━━━ DATA BLOCK ━━━
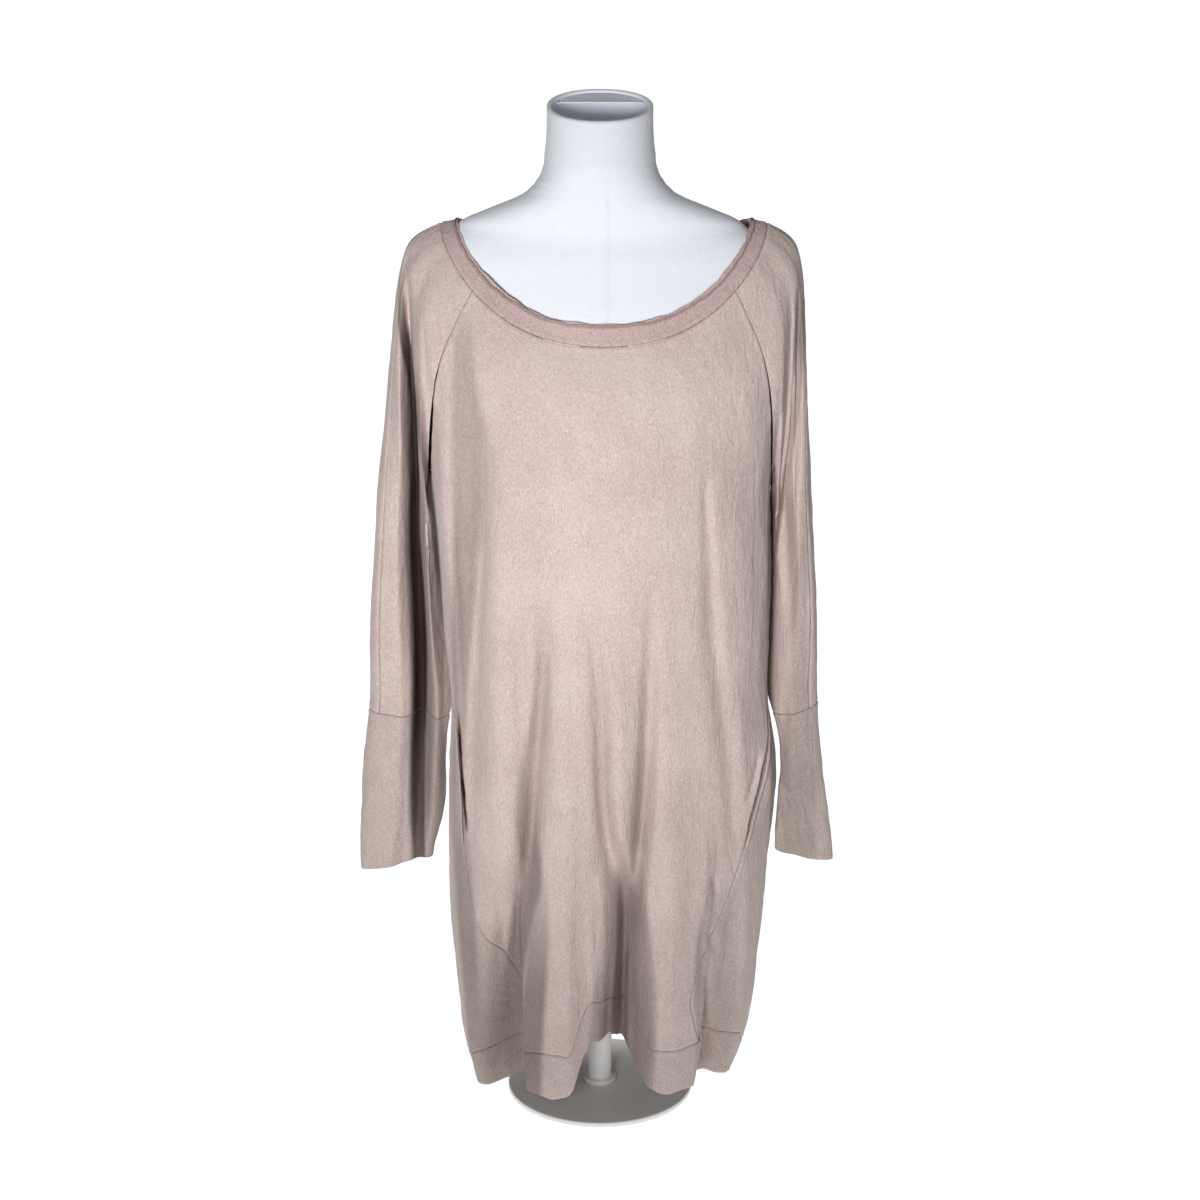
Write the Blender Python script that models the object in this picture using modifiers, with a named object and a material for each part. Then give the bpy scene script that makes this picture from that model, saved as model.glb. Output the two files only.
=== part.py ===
"""A long-sleeved cocoon tunic on a limbless dress form with a short counter stand.

The origin is the middle of the base plate's underside, +Z is up and the front faces -Y.
Right and left are the wearer's, so the wearer's right side is at -X.
Lengths are in metres. A turn is an angle in degrees round the body, from 0 at the centre
front through +90 at the wearer's left side to 180 at the centre back.
"""

import math

import bpy
import numpy as np

# Driving dimensions
CLOTH = 0.0015  # wall of the cloth
GAP = 0.0003  # between neighbours at a seam
SLANT_GAP = 0.0006  # along a row or column, where it meets a slanting seam
NECK_GAP = 0.0010  # on the outside of the neck seam, which bends over the shoulders
STRIP = 0.4  # turn across the narrow strip along each upright edge of a body panel
SLEEVE_STRIP = 0.014  # the same round a sleeve
LEVEL_STRIP = 0.002  # height of the strip along each side of the seam of the hem band
UNDERARM = 0.670  # height where the sleeves part from the body
SHOULDER = 0.920  # height of the seam of the neck band at the shoulders
NECK_SHIFT = 0.004  # the neck opening sits a little to the wearer's left
FRONT_SEAM_TURN = 84.0  # where a front raglan seam ends on the body ring
RAGLAN_FRONT, RAGLAN_BACK = 50.0, 129.0  # turns where the raglan seams leave the neck
UNDER_ROUND = 0.862  # place round a sleeve where the raglan seams end
HEM_LEVEL = 0.080  # mean height of the seam of the hem band
CUFF_TOP = {"right": (0.427, 0.004), "left": (0.432, 0.006)}  # mean height, tilt
CUFF_END = {"right": (0.260, -0.008), "left": (0.269, -0.006)}
POCKET_LOW, POCKET_HIGH = 0.292, 0.445  # heights of the ends of a pocket mouth
POCKET_MOUTH = 3.2  # turn by which the front panel's edge stands back from the mouth
WELT_WIDE, WELT = 2.4, 0.0010  # turn across a welt, and its wall
BAG_IN, BAG_WIDE = 0.0055, 13.0  # depth of a pocket bag in the panels, turn each side

NECK_TOP = 1.0455  # middle of the rim of the form's neck
NECK_FOOT = 0.985  # where the neck stands on the torso
NECK_TILT = math.tan(math.radians(15.5))  # the rim leans forward
NECK_WALL, NECK_RECESS = 0.005, 0.034
TORSO_END = 0.430
POLE_RADIUS = 0.0125
BASE_RADIUS, BASE_THICK = 0.100, 0.006

SIDES = {"right": -1, "left": 1}


def table(columns, *rows):
    """Named columns from rows of numbers, in rising order of the first column."""
    values = np.array(rows, float)
    return dict(zip(columns.split(), values[np.argsort(values[:, 0])].T))


def along(columns, name, at):
    """Smooth value of a column at each place on the table's first column."""
    first = next(iter(columns.values()))
    value = columns[name]
    slope = np.gradient(value, first)
    at = np.clip(at, first[0], first[-1])
    row = np.clip(np.searchsorted(first, at) - 1, 0, len(first) - 2)
    step = first[row + 1] - first[row]
    s = (at - first[row]) / step
    start = value[row] + s * step * slope[row]
    end = value[row + 1] - (1 - s) * step * slope[row + 1]
    blend = s * s * (3 - 2 * s)
    return start + (end - start) * blend


def bump(distance, flat=0.0):
    """A rounded hill: 1 up to the flat share of its half width, and 0 from distance 1 on."""
    slope = np.clip((np.abs(distance) - flat) / (1 - flat), 0, 1)
    return 0.5 + 0.5 * np.cos(math.pi * slope)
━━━
→ **WHAT THE TASK ASKS**: Restate the data above exactly, keeping each word as it stands.

→ **CORRECT RESPONSE**:
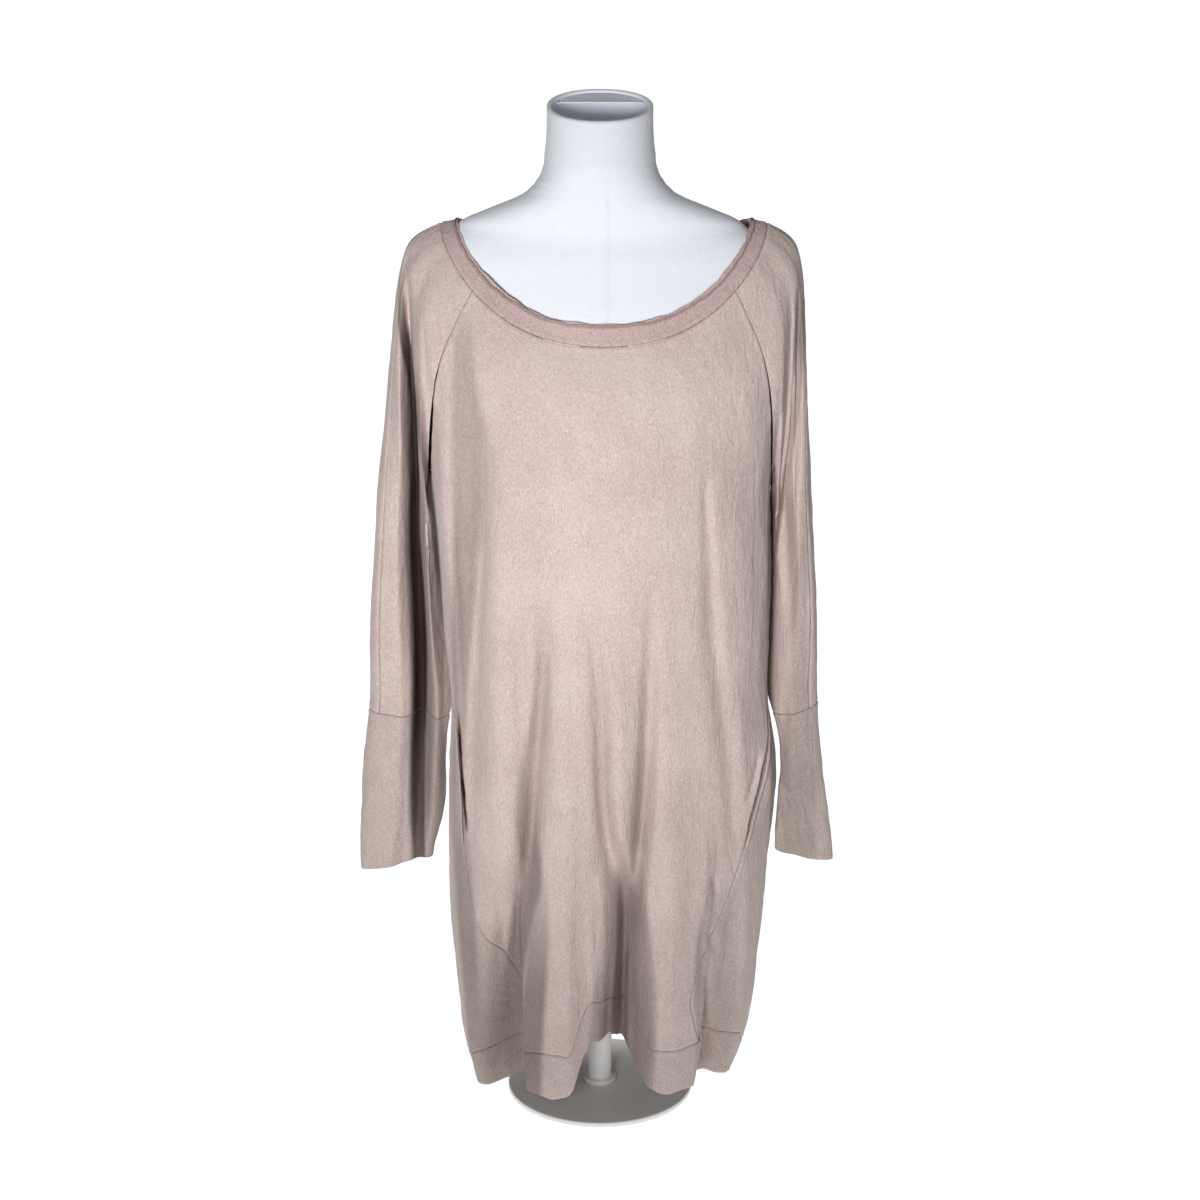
Write the Blender Python script that models the object in this picture using modifiers, with a named object and a material for each part. Then give the bpy scene script that makes this picture from that model, saved as model.glb. Output the two files only.
=== part.py ===
"""A long-sleeved cocoon tunic on a limbless dress form with a short counter stand.

The origin is the middle of the base plate's underside, +Z is up and the front faces -Y.
Right and left are the wearer's, so the wearer's right side is at -X.
Lengths are in metres. A turn is an angle in degrees round the body, from 0 at the centre
front through +90 at the wearer's left side to 180 at the centre back.
"""

import math

import bpy
import numpy as np

# Driving dimensions
CLOTH = 0.0015  # wall of the cloth
GAP = 0.0003  # between neighbours at a seam
SLANT_GAP = 0.0006  # along a row or column, where it meets a slanting seam
NECK_GAP = 0.0010  # on the outside of the neck seam, which bends over the shoulders
STRIP = 0.4  # turn across the narrow strip along each upright edge of a body panel
SLEEVE_STRIP = 0.014  # the same round a sleeve
LEVEL_STRIP = 0.002  # height of the strip along each side of the seam of the hem band
UNDERARM = 0.670  # height where the sleeves part from the body
SHOULDER = 0.920  # height of the seam of the neck band at the shoulders
NECK_SHIFT = 0.004  # the neck opening sits a little to the wearer's left
FRONT_SEAM_TURN = 84.0  # where a front raglan seam ends on the body ring
RAGLAN_FRONT, RAGLAN_BACK = 50.0, 129.0  # turns where the raglan seams leave the neck
UNDER_ROUND = 0.862  # place round a sleeve where the raglan seams end
HEM_LEVEL = 0.080  # mean height of the seam of the hem band
CUFF_TOP = {"right": (0.427, 0.004), "left": (0.432, 0.006)}  # mean height, tilt
CUFF_END = {"right": (0.260, -0.008), "left": (0.269, -0.006)}
POCKET_LOW, POCKET_HIGH = 0.292, 0.445  # heights of the ends of a pocket mouth
POCKET_MOUTH = 3.2  # turn by which the front panel's edge stands back from the mouth
WELT_WIDE, WELT = 2.4, 0.0010  # turn across a welt, and its wall
BAG_IN, BAG_WIDE = 0.0055, 13.0  # depth of a pocket bag in the panels, turn each side

NECK_TOP = 1.0455  # middle of the rim of the form's neck
NECK_FOOT = 0.985  # where the neck stands on the torso
NECK_TILT = math.tan(math.radians(15.5))  # the rim leans forward
NECK_WALL, NECK_RECESS = 0.005, 0.034
TORSO_END = 0.430
POLE_RADIUS = 0.0125
BASE_RADIUS, BASE_THICK = 0.100, 0.006

SIDES = {"right": -1, "left": 1}


def table(columns, *rows):
    """Named columns from rows of numbers, in rising order of the first column."""
    values = np.array(rows, float)
    return dict(zip(columns.split(), values[np.argsort(values[:, 0])].T))


def along(columns, name, at):
    """Smooth value of a column at each place on the table's first column."""
    first = next(iter(columns.values()))
    value = columns[name]
    slope = np.gradient(value, first)
    at = np.clip(at, first[0], first[-1])
    row = np.clip(np.searchsorted(first, at) - 1, 0, len(first) - 2)
    step = first[row + 1] - first[row]
    s = (at - first[row]) / step
    start = value[row] + s * step * slope[row]
    end = value[row + 1] - (1 - s) * step * slope[row + 1]
    blend = s * s * (3 - 2 * s)
    return start + (end - start) * blend


def bump(distance, flat=0.0):
    """A rounded hill: 1 up to the flat share of its half width, and 0 from distance 1 on."""
    slope = np.clip((np.abs(distance) - flat) / (1 - flat), 0, 1)
    return 0.5 + 0.5 * np.cos(math.pi * slope)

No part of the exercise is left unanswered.